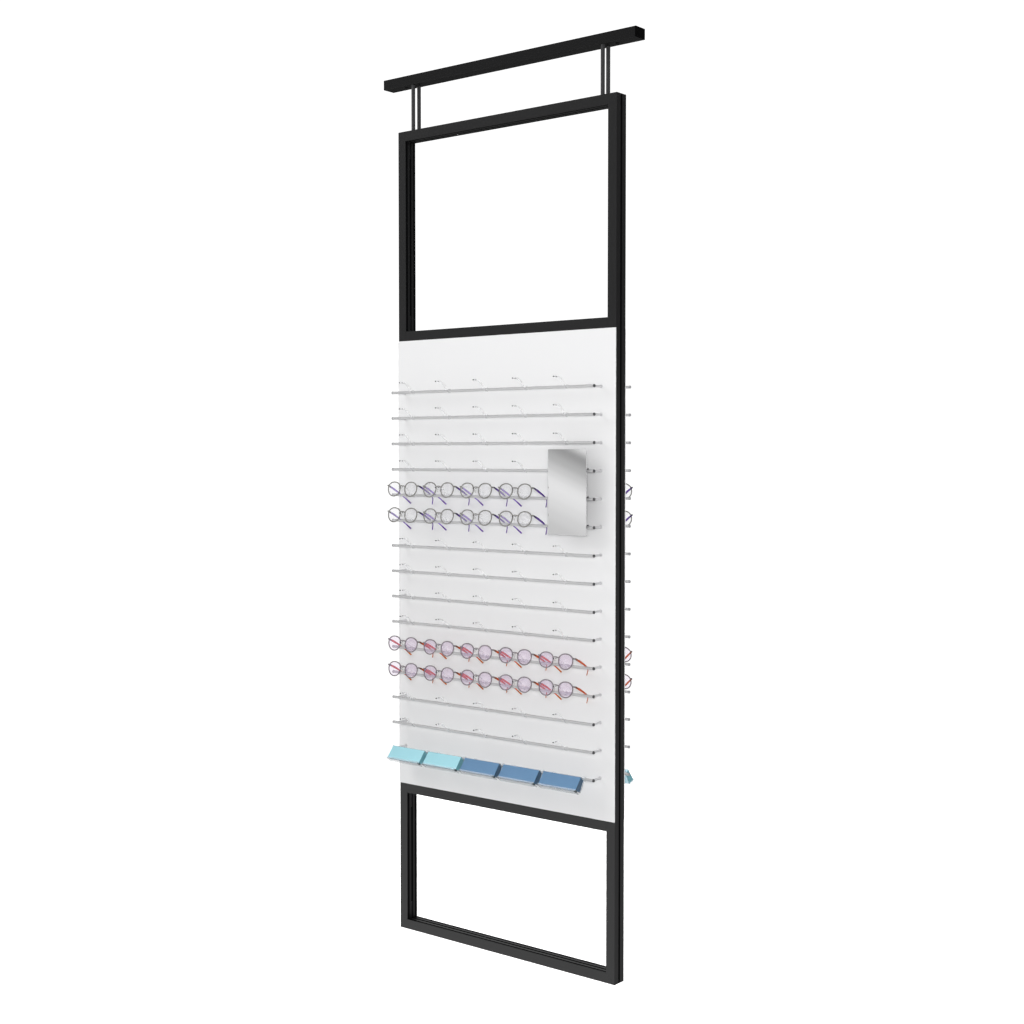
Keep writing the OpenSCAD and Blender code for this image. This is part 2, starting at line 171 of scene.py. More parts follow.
def lathe(profile, sides, matrix):
    """Turns (radius, height) points round Z, then places them."""
    turns = circle(sides)
    return skin([[matrix @ Vector((r * c, r * s, h)) for c, s in turns] for r, h in profile])


FACES_X = 0.9


def bevelled_prism(outline, x0, x1, width, segments=2, slot=0, end_slot=None):
    """An outline of (forward, up) points run along X from x0 to x1, with rounded edges."""
    bm = bmesh.new()
    base = bm.faces.new([bm.verts.new((x0, -f, v)) for f, v in outline])
    top = bmesh.ops.extrude_face_region(bm, geom=[base])
    moved = [g for g in top["geom"] if isinstance(g, bmesh.types.BMVert)]
    bmesh.ops.translate(bm, verts=moved, vec=(x1 - x0, 0, 0))
    bmesh.ops.recalc_face_normals(bm, faces=bm.faces)
    bmesh.ops.bevel(
        bm, geom=list(bm.edges), offset=width, segments=segments, profile=0.5,
        affect="EDGES", clamp_overlap=True,
    )
    bmesh.ops.recalc_face_normals(bm, faces=bm.faces)
    shape = Shape()
    shape.verts = [v.co.copy() for v in bm.verts]
    bm.verts.index_update()
    for f in bm.faces:
        shape.faces.append(tuple(v.index for v in f.verts))
        at_end = end_slot is not None and abs(f.normal.x) > FACES_X
        shape.slots.append(end_slot if at_end else slot)
    bm.free()
    return shape


def bezier(p0, p1, p2, p3, steps):
    """Points along a cubic curve from p0 to p3."""
    out = []
    for i in range(steps + 1):
        t = i / steps
        u = 1 - t
        out.append(p0 * u ** 3 + p1 * 3 * t * u ** 2 + p2 * 3 * t * t * u + p3 * t ** 3)
    return out


def piece(name, shape, placings, mats, body, replaced, smooth=40, clear=False):
    """One object with a shape at every placing, riding on a body. Clear ones cast no shadow."""
    whole = Shape()
    for m in placings:
        whole.include(shape, m)
    mesh = bpy.data.meshes.new(name)
    mesh.from_pydata([v * MM for v in whole.verts], [], whole.faces)
    for m in mats:
        mesh.materials.append(m)
    mesh.polygons.foreach_set("material_index", whole.slots)
    mesh.polygons.foreach_set("use_smooth", [True] * len(whole.faces))
    mesh.update()
    mesh.set_sharp_from_angle(angle=math.radians(smooth))
    obj = bpy.data.objects.new(name, mesh)
    bpy.context.scene.collection.objects.link(obj)
    obj.visible_shadow = not clear
    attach(obj, body)
    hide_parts(*replaced)


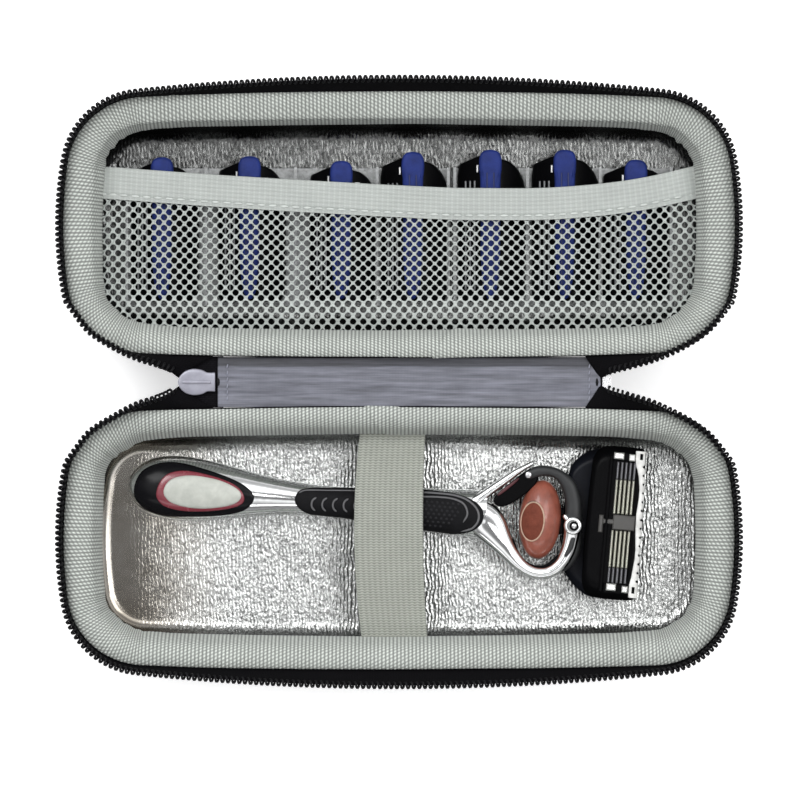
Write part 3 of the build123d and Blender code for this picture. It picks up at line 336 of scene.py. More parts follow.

··········

### DIRECTIONS
Tally the lines above that contain the word "follow", and reply with only the number.

### EXERCISE OUTPUT
2